At the same time, the personal, atelier-like structure of architectural practices, centered around the lead architect, seemed unsustainable as a model in the new era. I always believed that the vision of a younger generation of architects, who were then coming into the field, would find space for expression within more open structures, offering greater opportunities for ownership to their members. Starting out as young architects, we chose a name that was not personalized but instead reflected the diversity and flexibility that would go on to define our way of working and become our hallmark.
Furthermore, in 2008, when we made the leap to London, we wanted to participate in the global conversation from an international hub, with all the risks and rewards that entailed. Today, Dimitris runs our Athens office as Director, while Christina Achtypi is Director at our London office, where Daniel Silva and Marios Triantafyllou are Associate Directors. My own role is more of a coordinating one, between the two offices and our projects around the world.
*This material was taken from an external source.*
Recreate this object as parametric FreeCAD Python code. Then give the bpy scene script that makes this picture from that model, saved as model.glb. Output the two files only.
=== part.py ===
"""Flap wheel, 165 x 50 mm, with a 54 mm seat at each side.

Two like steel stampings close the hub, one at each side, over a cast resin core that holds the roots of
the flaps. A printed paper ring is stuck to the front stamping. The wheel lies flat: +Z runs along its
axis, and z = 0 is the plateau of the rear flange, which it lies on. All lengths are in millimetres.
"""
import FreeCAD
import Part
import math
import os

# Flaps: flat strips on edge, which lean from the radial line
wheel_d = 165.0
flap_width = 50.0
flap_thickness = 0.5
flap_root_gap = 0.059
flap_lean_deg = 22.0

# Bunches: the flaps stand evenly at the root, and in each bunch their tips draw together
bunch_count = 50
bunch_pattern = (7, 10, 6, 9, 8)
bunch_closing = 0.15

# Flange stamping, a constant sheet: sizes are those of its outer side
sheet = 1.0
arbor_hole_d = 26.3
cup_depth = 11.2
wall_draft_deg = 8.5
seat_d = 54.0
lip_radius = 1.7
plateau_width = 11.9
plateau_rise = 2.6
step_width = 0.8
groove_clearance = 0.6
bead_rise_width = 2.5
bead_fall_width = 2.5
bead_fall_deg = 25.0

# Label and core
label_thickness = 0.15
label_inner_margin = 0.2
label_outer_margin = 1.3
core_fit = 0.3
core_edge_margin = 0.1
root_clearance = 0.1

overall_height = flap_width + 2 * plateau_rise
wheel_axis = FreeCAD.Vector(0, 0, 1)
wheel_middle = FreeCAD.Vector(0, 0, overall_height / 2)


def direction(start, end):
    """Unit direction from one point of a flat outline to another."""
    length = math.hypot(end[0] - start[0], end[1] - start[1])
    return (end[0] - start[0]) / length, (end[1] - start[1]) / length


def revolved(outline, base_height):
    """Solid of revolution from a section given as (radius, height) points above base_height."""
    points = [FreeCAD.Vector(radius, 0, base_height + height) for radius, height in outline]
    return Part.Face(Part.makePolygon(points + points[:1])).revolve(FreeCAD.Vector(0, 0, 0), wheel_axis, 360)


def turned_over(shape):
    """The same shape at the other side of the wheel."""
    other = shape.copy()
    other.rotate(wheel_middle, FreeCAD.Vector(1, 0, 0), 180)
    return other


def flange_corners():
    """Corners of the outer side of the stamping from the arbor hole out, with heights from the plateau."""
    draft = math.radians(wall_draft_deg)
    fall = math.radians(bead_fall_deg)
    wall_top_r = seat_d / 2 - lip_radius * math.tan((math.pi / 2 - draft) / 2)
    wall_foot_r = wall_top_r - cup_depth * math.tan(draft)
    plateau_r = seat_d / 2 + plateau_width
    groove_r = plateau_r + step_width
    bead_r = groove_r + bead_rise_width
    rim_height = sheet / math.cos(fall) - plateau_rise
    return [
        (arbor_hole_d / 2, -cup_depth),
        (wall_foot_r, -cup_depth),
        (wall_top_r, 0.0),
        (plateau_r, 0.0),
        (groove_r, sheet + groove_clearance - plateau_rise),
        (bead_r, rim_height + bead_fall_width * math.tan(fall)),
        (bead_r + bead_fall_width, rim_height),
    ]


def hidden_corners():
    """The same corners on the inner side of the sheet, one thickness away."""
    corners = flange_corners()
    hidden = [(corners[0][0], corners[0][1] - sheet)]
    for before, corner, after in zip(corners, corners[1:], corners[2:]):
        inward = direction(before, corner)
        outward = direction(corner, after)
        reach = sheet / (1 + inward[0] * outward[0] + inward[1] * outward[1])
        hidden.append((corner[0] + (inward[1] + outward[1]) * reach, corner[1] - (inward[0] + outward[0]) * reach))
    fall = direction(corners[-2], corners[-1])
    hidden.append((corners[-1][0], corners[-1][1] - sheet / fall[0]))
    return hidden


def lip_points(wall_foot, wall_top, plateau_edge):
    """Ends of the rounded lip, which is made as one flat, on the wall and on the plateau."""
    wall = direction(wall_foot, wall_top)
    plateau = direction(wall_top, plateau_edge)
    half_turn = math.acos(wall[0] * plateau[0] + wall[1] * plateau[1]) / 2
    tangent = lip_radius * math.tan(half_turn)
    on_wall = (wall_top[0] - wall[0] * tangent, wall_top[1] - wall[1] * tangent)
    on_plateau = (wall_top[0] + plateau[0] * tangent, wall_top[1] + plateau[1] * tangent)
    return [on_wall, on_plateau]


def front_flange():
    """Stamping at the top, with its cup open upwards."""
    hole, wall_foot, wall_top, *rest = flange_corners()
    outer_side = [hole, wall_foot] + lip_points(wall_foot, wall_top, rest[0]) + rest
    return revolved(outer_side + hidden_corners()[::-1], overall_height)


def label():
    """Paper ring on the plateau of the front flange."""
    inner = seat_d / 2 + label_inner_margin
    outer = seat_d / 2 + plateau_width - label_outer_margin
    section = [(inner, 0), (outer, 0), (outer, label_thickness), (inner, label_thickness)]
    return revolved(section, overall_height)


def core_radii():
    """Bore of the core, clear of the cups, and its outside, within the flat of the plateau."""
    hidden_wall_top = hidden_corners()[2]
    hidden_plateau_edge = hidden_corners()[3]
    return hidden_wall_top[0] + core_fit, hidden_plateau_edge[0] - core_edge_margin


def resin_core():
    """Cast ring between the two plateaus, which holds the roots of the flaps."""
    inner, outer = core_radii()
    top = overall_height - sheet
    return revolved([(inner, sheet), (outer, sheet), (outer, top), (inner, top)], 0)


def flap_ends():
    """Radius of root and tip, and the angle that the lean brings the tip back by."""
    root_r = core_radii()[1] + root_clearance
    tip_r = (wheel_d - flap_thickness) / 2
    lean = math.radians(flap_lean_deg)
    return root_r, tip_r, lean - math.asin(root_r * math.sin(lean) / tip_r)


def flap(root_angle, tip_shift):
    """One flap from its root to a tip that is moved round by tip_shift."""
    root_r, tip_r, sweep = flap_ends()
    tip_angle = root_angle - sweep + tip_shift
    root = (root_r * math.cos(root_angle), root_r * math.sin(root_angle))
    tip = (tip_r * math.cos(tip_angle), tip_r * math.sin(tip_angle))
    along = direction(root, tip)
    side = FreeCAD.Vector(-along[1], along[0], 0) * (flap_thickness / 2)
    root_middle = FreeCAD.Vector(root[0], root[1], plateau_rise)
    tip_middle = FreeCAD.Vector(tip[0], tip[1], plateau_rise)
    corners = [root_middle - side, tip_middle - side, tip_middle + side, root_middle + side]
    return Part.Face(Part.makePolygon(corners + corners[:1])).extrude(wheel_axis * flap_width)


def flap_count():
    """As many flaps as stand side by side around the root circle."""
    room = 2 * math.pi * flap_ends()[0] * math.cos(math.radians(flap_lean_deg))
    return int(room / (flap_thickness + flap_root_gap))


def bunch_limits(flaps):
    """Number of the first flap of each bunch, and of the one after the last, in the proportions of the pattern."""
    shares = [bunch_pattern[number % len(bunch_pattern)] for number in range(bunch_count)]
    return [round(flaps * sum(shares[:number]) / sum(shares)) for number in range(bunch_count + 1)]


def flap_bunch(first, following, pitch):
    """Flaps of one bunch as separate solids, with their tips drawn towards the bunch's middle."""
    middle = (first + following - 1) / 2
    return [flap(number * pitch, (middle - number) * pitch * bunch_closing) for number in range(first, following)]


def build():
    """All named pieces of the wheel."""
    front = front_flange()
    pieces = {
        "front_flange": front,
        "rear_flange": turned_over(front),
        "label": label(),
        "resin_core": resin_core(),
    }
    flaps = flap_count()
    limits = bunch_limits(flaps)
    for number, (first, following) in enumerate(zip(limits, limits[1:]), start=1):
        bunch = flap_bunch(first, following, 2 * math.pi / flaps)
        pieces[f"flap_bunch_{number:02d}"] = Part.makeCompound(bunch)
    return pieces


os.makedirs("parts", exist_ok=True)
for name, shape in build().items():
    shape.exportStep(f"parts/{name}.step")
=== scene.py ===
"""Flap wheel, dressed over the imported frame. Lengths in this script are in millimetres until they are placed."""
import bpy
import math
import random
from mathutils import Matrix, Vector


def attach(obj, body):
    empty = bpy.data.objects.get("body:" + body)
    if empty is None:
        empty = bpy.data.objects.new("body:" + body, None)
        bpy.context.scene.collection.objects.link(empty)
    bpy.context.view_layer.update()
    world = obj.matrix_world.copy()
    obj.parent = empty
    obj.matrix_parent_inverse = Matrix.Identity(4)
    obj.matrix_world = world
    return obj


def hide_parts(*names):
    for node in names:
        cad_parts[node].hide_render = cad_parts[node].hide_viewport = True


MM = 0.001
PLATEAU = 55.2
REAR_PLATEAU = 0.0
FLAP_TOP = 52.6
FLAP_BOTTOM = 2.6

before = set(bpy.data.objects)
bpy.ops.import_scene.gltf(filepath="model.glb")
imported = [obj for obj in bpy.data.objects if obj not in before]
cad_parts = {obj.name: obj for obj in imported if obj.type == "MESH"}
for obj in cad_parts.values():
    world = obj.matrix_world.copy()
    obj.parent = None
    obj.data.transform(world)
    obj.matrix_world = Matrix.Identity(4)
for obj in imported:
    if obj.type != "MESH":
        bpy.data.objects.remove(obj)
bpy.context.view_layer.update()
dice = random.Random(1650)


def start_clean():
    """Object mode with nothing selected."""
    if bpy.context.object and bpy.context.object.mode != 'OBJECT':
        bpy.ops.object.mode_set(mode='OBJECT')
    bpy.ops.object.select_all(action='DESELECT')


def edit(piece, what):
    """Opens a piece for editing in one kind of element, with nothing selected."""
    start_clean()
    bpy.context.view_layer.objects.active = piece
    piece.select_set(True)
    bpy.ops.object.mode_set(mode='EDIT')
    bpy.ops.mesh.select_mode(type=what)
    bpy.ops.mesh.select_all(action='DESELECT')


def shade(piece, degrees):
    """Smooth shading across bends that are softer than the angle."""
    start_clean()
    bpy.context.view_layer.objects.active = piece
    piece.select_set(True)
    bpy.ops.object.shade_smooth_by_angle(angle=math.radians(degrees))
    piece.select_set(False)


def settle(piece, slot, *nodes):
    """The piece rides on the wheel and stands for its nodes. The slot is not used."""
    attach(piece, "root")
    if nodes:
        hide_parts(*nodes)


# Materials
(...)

SM: You are a practice that hires young architects from Greece and abroad. What problems do you identify in the transition from education to the professional environment, drawing examples from across the globe?
NT: Speaking personally, based on my experience both as a student and as a (former) teacher of architecture, I perceive the environment of architectural education as a dialogue balancing theory and practice. Architectural teaching must be mutually informed and enriched in meaning by the theoretical, research, design, or built work of the educator -only in this way can it be understood, and not as an autonomous, isolated act.
In Greece, in the absence of public architecture, a very large part is lost that could otherwise highlight a new Spaniard or Portuguese. At the same time, architects themselves remain rather detached from society.
Over the past twenty years, architecture schools in Greece and internationally have multiplied, making it increasingly difficult to staff them with educators who can at least partially meet the above condition. As a result, architectural education has become more and more nebulous and vague, devoid of real meaning. Inevitably, we live in an era of painful disconnection -a “rupture”- between the academic and professional environments.
An optimistic development, however, comes from the younger generation’s turn toward new design techniques, such as parametric design. Thanks to impressive technological advances, it has now become possible -mainly through digital fabrication- to realize such work. Through this process, more and more opportunities will emerge in the coming years, inevitably marking major and significant changes in architecture. The situation resembles the early 20th century, when with reinforced concrete a new way of designing and building was discovered and gradually dominated, ultimately changing society and our lives. If, in the meantime, we sought architectural innovation perhaps more than was fruitful in the wider field of related social sciences and theories, it seems we are now gradually returning, in a more focused way, to a field of research at the very core of the architectural discipline.

SM: Your practice is structured around the dynamics of diversity. What role do clients play within this model?
NT: For us, the client is a co-creator of the project. Especially in Greece, we often (and mistakenly, in my opinion) speak in architecture of the “user” -and this is a sign of our detachment from society. A “user” is granted rights of use of one’s intellectual creation, but not the right to intervene. In this way, a crucial factor in the creative process is lost.
From the beginning of our career, we were fortunate to collaborate, in projects such as the house in Psychiko or the Kinsterna Hotel (to mention a few indicative examples), with clients who possessed a high architectural vision. Such clients, who move in the tradition of the “patrons of the arts,” carry the weight to understand and actively support an architecture focused on creation and innovation, enjoying the vindication of their choices over time.
There is, however, another parallel reality, which has now also taken shape in Greece, especially in the tourism sector. Here we encounter a different type of client, governed by an entirely different framework, requiring other rules of collaboration and, of course, leading to a different outcome. In this scenario, the personalized client is absent -the project’s funds now belong to investment groups, which seek through architecture to generate added value based solely on quantitative criteria, choosing to ignore the qualitative aspects that are harder to communicate and perceive in the short term. Inevitably, the manager -the client’s representative tasked with this responsibility- bases decisions mainly on eliminating any potential risk, and thus any innovation, preferring the safety of the average and the repetitive. I feel that we, as architects, are still searching for the tools to navigate this new condition.